The first Sikh pioneers came to the Abbotsford area in 1905 and originally worked on farms and in the lumber industry. First plans to build a gurudwara were made in 1908. After a property situated on a hill was acquired, the settlers carried lumber from a local mill on their backs up a hill to construct the gurdwara.
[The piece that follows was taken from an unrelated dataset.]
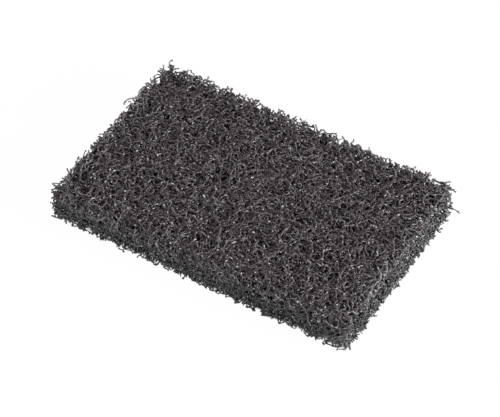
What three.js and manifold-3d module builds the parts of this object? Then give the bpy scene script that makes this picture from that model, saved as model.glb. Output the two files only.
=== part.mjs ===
// Griddle pad: a rectangular block cut from a thick, springy, black scouring web.
//
// The web is crimped fibre, tangled and bonded by abrasive resin into one mass, so the pad is
// one closed body. Its skin is a network of strands round open pores of uneven depth, with
// stray loops of fibre standing off the cut sides. The real web is about three times finer:
// here each pore stands for a small group of real ones.
//
// Millimetres, +Z up. The origin is the centre of the underside, on the surface that the pad
// rests on. X runs along the length and Y across the width.

import * as THREE from "three";
import { mergeVertices } from "three/addons/utils/BufferGeometryUtils.js";
import Module from "manifold-3d";

// The block, cut from the web.
const blockLength = 138.8;
const blockWidth = 87;
const blockThickness = 17.6;
const frontEdgeRadius = 8.5; // of the upper edge along the front, which is the softest
const backEdgeRadius = 1.5; // of the upper edge along the back
const lowerEdgeRadius = 1.5;

// The open pores in its skin.
const porePitch = 5.4;
const shallowestPore = 2.6;
const deepestPore = 4.8;
const mattedShare = 0.06; // of the pores, closed over by resin
const mattedPatchRadius = 7; // in the middle of both large faces, where every pore is closed
const strandUnevenness = 1.4; // how far a strand of the top or of a side may lie below the skin
const strandWander = 0.85; // how far a strand may stray along the skin from its regular place

// The stray loops of fibre.
const fibreRadius = 0.4;
const strayReach = 1; // from the block's face to the outside of a loop
const rootBelowPores = 0.6; // how far below the deepest pore a loop's two ends are set
const shortestSpan = 2.6;
const longestSpan = 5.2;
const strayPitch = 15; // between neighbouring loops
const loopSteps = 8;
const fibreSides = 4;

const webColour = 0x2b292a;
const weldDistance = 1e-3;

const axes = ["x", "y", "z"];
const block = new THREE.Box3(
  new THREE.Vector3(-blockLength / 2, -blockWidth / 2, 0),
  new THREE.Vector3(blockLength / 2, blockWidth / 2, blockThickness),
);
const blockSize = block.getSize(new THREE.Vector3());
const blockCentre = block.getCenter(new THREE.Vector3());

// Half-pore steps along a side of the block: an even number, so that both ends are strands.
function stepsAlong(side) {
  return 2 * Math.max(1, Math.round(side / porePitch));
}
const steps = new THREE.Vector3(...blockSize.toArray().map(stepsAlong));

// A repeatable number from 0 to 1 for a place in the web. The last of the key's whole numbers
// picks one of several for the same place. The constants are those of a common integer mixer.
function scatter(...key) {
  let mixed = 0x9e3779b9;
  for (const n of key) {
    mixed = Math.imul(mixed ^ (n + 1), 0x85ebca6b);
    mixed = Math.imul(mixed ^ (mixed >>> 13), 0xc2b2ae35);
    mixed ^= mixed >>> 16;
  }
  return (mixed >>> 0) / 2 ** 32;
}

// A scattered number between two limits.
function between(low, high, ...key) {
  return THREE.MathUtils.lerp(low, high, scatter(...key));
}

// Where a point of the sharp block is on the grid of strands and pores. A point with odd steps
// along both axes of its face is the bottom of a pore, and every other point is on a strand.
function gridPlace(sharp) {
  const at = sharp.clone().sub(block.min).divide(blockSize).multiply(steps).round();
  const along = axes.filter((a) => at[a] !== 0 && at[a] !== steps[a]);
  const isPore = along.length === 2 && along.every((a) => at[a] % 2 === 1);
  const toEdge = along.map((a) => Math.min(sharp[a] - block.min[a], block.max[a] - sharp[a]));
  return { at, isPore, room: Math.min(...toEdge) };
}

// The radius that the block's edges have near a point: it grows upwards, and towards the front.
function edgeRadius(sharp) {
  const forward = (block.max.y - sharp.y) / blockWidth;
  const upper = THREE.MathUtils.lerp(backEdgeRadius, frontEdgeRadius, forward ** 2);
  return THREE.MathUtils.lerp(lowerEdgeRadius, upper, sharp.z / blockThickness);
}

// The point of the rounded block for a point of the sharp one, and the skin's normal there.
function roundedSkin(sharp) {
  const radius = edgeRadius(sharp);
  const core = block.clone().expandByScalar(-radius);
  core.min.z = block.min.z + lowerEdgeRadius;
  const inner = core.clampPoint(sharp, new THREE.Vector3());
  const normal = sharp.clone().sub(inner).normalize();
  return { place: inner.addScaledVector(normal, radius), normal };
}

// How open the web is at a point: not at all on the closed patches in the middle of the large
// faces, and fully from a pore's pitch beyond their rims.
function opennessOf(sharp, at) {
  const isLargeFace = at.z === 0 || at.z === steps.z;
  const beyondRim = Math.hypot(sharp.x, sharp.y) - mattedPatchRadius;
  return isLargeFace ? THREE.MathUtils.clamp(beyondRim / porePitch, 0, 1) : 1;
}

// How far a point of the web lies below the skin. A pore near an edge of the block is shallow,
// so that it doesn't meet the pores round the corner.
function sinkOf(sharp) {
  const { at, isPore, room } = gridPlace(sharp);
  let sink = at.z === 0 ? 0 : strandUnevenness * scatter(...at, 4) ** 2;
  if (isPore && scatter(...at, 5) > mattedShare) {
    sink = Math.min(between(shallowestPore, deepestPore, ...at, 6), 0.6 * room);
  }
  return sink * opennessOf(sharp, at);
}

// Moves one point of the sharp block to its place in the web.
function webPoint(sharp) {
  const { at } = gridPlace(sharp);
  const { place, normal } = roundedSkin(sharp);
  const wander = new THREE.Vector3(
    ...[1, 2, 3].map((salt) => between(-strandWander, strandWander, ...at, salt)),
  );
  place.add(wander.projectOnPlane(normal));
  place.addScaledVector(normal, -sinkOf(sharp));
  return block.clampPoint(place, place);
}

// Turns the crease of each square of the grid so that it runs down into the square's pore.
function creaseToPores(geometry) {
  const position = geometry.getAttribute("position");
  const point = new THREE.Vector3();
  const isPore = (n) => gridPlace(point.fromBufferAttribute(position, n)).isPore;
  const corners = geometry.index.array;
  for (let n = 0; n < corners.length; n += 6) {
    const [a, b, d, , c] = corners.slice(n, n + 5);
    if (isPore(a) || isPore(c)) corners.set([a, b, c, a, c, d], n);
  }
}

// A geometry of welded points alone.
function welded(geometry) {
  geometry.deleteAttribute("normal");
  geometry.deleteAttribute("uv");
  return mergeVertices(geometry, weldDistance);
}

// The block of web with its strands and pores.
function webBlock() {
  const geometry = new THREE.BoxGeometry(...blockSize, ...steps);
  geometry.translate(...blockCentre);
  creaseToPores(geometry);
  const position = geometry.getAttribute("position");
  const point = new THREE.Vector3();
  for (let n = 0; n < position.count; n += 1) {
    position.setXYZ(n, ...webPoint(point.fromBufferAttribute(position, n)));
  }
  return welded(geometry);
}

// The cross-section of a fibre.
function fibreSection() {
  const circle = new THREE.EllipseCurve(0, 0, fibreRadius, fibreRadius);
  return new THREE.Shape(circle.getPoints(fibreSides).slice(0, fibreSides));
}

// One stray loop: it leaves the block at a root, arches over the face and goes back in.
function strayLoop(foot, outward, along, span) {
  const apex = strayReach - fibreRadius;
  const root = deepestPore + rootBelowPores;
  const shape = [
    [-0.5, -root],
    [-0.4, apex / 2],
    [0, apex],
    [0.4, apex / 2],
    [0.5, -root],
  ];
  const points = shape.map(([share, height]) =>
    foot.clone().addScaledVector(along, share * span).addScaledVector(outward, height),
  );
  const extrudePath = new THREE.CatmullRomCurve3(points, false, "catmullrom", 0.3);
  const settings = { steps: loopSteps, bevelEnabled: false, extrudePath };
  return welded(new THREE.ExtrudeGeometry(fibreSection(), settings));
}

// The loops of one cut side. Its corners, where the block is rounded, carry none.
function sideLoops(outward, across, side) {
  const run = Math.abs(blockSize.dot(across)) - 2 * (frontEdgeRadius + backEdgeRadius);
  const count = Math.max(2, Math.round(run / strayPitch));
  return Array.from({ length: count }, (_, n) => {
    const foot = blockCentre.clone();
    foot.addScaledVector(outward, Math.abs(blockSize.dot(outward)) / 2);
    foot.addScaledVector(across, ((n + 0.5) / count - 0.5) * run);
    foot.z = between(0.35, 0.7, side, n, 0, 8) * blockThickness;
    const lean = new THREE.Vector3(0, 0, between(-1, 1, side, n, 0, 9));
    const along = lean.add(across).normalize();
    return strayLoop(foot, outward, along, between(shortestSpan, longestSpan, side, n, 0, 7));
  });
}

const xAxis = new THREE.Vector3(1, 0, 0);
const yAxis = new THREE.Vector3(0, 1, 0);
const strayLoops = [
  sideLoops(xAxis, yAxis, 0),
  sideLoops(xAxis.clone().negate(), yAxis, 1),
  sideLoops(yAxis, xAxis, 2),
  sideLoops(yAxis.clone().negate(), xAxis, 3),
].flat();

const wasm = await Module();
wasm.setup();

// The closed body of a geometry.
function bodyOf(geometry) {
  return new wasm.Manifold(
    new wasm.Mesh({
      numProp: 3,
      vertProperties: geometry.getAttribute("position").array,
      triVerts: new Uint32Array(geometry.index.array),
    }),
  );
}

const bonded = strayLoops
  .reduce((body, loop) => body.add(bodyOf(loop)), bodyOf(webBlock()))
  .getMesh();
const webGeometry = new THREE.BufferGeometry()
  .setAttribute("position", new THREE.BufferAttribute(bonded.vertProperties, 3))
  .setIndex(new THREE.BufferAttribute(bonded.triVerts, 1));
webGeometry.computeVertexNormals();

const fibreWeb = new THREE.Mesh(
  webGeometry,
  new THREE.MeshStandardMaterial({
    color: webColour,
    roughness: 0.7,
    metalness: 0,
    flatShading: true,
  }),
);
fibreWeb.name = "fibre_web";

const griddlePad = new THREE.Group();
griddlePad.add(fibreWeb);

export default griddlePad;
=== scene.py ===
import math
from collections import namedtuple

import bmesh
import bpy
import numpy as np
from mathutils import Matrix, Vector


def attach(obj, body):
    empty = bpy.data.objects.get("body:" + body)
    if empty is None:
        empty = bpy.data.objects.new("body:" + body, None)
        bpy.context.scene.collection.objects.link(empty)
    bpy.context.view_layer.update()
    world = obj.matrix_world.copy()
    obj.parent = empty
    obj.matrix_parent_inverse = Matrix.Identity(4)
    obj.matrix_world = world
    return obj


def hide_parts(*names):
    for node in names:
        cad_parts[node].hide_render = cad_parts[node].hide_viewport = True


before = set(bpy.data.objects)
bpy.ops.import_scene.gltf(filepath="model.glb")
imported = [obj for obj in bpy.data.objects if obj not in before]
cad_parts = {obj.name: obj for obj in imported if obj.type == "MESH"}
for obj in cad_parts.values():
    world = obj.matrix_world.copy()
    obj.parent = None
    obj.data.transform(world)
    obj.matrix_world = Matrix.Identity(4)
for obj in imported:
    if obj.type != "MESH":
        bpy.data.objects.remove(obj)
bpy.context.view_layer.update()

# Sizes in millimetres, as in the CAD model, unless a comment says metres. MM makes them metres.
MM = 0.001
LENGTH = 138.8
WIDTH = 87.0
THICKNESS = 17.6
FRONT_EDGE = 8.5
BACK_EDGE = 1.5
LOWER_EDGE = 1.5
END_EDGE = 2.5
HALF = np.array([LENGTH / 2, WIDTH / 2, THICKNESS / 2])

# The camera, from a fit to the photograph.
AZIMUTH = math.radians(32.0)
ELEVATION = math.radians(47.25)
ROLL = math.radians(-0.49)
DISTANCE = 1008.7
TARGET = (-2.96, 2.65, 0.2)
FOCAL_PIXELS = 2477.3
FRAME_PIXELS = 500
SENSOR = 36.0
CLIP_METRES = (0.01, 20.0)


def set_camera():
    azimuth_cos, azimuth_sin = math.cos(AZIMUTH), math.sin(AZIMUTH)
    level = math.cos(ELEVATION)
    back = Vector((azimuth_sin * level, -azimuth_cos * level, math.sin(ELEVATION)))
    right = Vector((azimuth_cos, azimuth_sin, 0.0))
    up = back.cross(right)
    tilted_right = right * math.cos(ROLL) + up * math.sin(ROLL)
    tilted_up = up * math.cos(ROLL) - right * math.sin(ROLL)
    data = bpy.data.cameras.new("photo_camera")
    data.sensor_width = SENSOR
    data.lens = FOCAL_PIXELS / FRAME_PIXELS * SENSOR
    data.clip_start, data.clip_end = CLIP_METRES
    camera = bpy.data.objects.new("photo_camera", data)
    bpy.context.collection.objects.link(camera)
    place = (Vector(TARGET) + back * DISTANCE) * MM
    turn = Matrix((tilted_right, tilted_up, back)).transposed()
    camera.matrix_world = Matrix.Translation(place) @ turn.to_4x4()
    bpy.context.scene.camera = camera


class Value:
    """A shader socket that Python's own sums and products add Math nodes to."""

    def __init__(self, shader, socket):
        self.shader = shader
        self.socket = socket

    def __add__(self, other):
        return self.shader.maths("ADD", self, other)

    def __radd__(self, other):
        return self.shader.maths("ADD", other, self)

    def __sub__(self, other):
        return self.shader.maths("SUBTRACT", self, other)

    def __rsub__(self, other):
        return self.shader.maths("SUBTRACT", other, self)

    def __mul__(self, other):
        return self.shader.maths("MULTIPLY", self, other)

    def __rmul__(self, other):
        return self.shader.maths("MULTIPLY", other, self)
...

When the Gurdwara opened on February 26, 1911, Sikhs and non-Sikhs from across British Columbia attended the ceremony and a local newspaper reported on the event. The temple was a two-floor building that from the outside looked like the contemporary wood houses often seen in local frontier towns. Features and decoration typical for Sikh architecture and design were only used in the interior. The first floor contains the Langar and common dining room for the community, and the second floor contains the prayer hall. The building was extended twice in 1932 and in the 1960s. Until 1975 the Gurdwara belonged to the Khalsa Diwan Society Vancouver (founded in 1905), then it was transferred to the Khalsa Diwan Society Abbotsford, who wished for greater autonomy. In 1983, a new, much larger temple with a completely different architectural style was built on the opposite side of the road. The old temple was designated a National Historic Site in 2002, with the designation declared by Prime Minister Jean Chretien at a ceremony on July 26. In 2007, the temple reopened after renovation. For 2011, a small museum in the basement was planned in connection with the temple's 100-year anniversary. To mark the centennial (1911-2011) of Gur Sikh Temple, Prime Minister Stephen Harper inaugurated the Sikh Heritage Museum on the ground floor of the Temple.

Logo of the Gur Sikh Temple

On May 19, 2017, Prime Minister Justin Trudeau visited the Canada 150 exhibit at the Sikh Heritage Museum.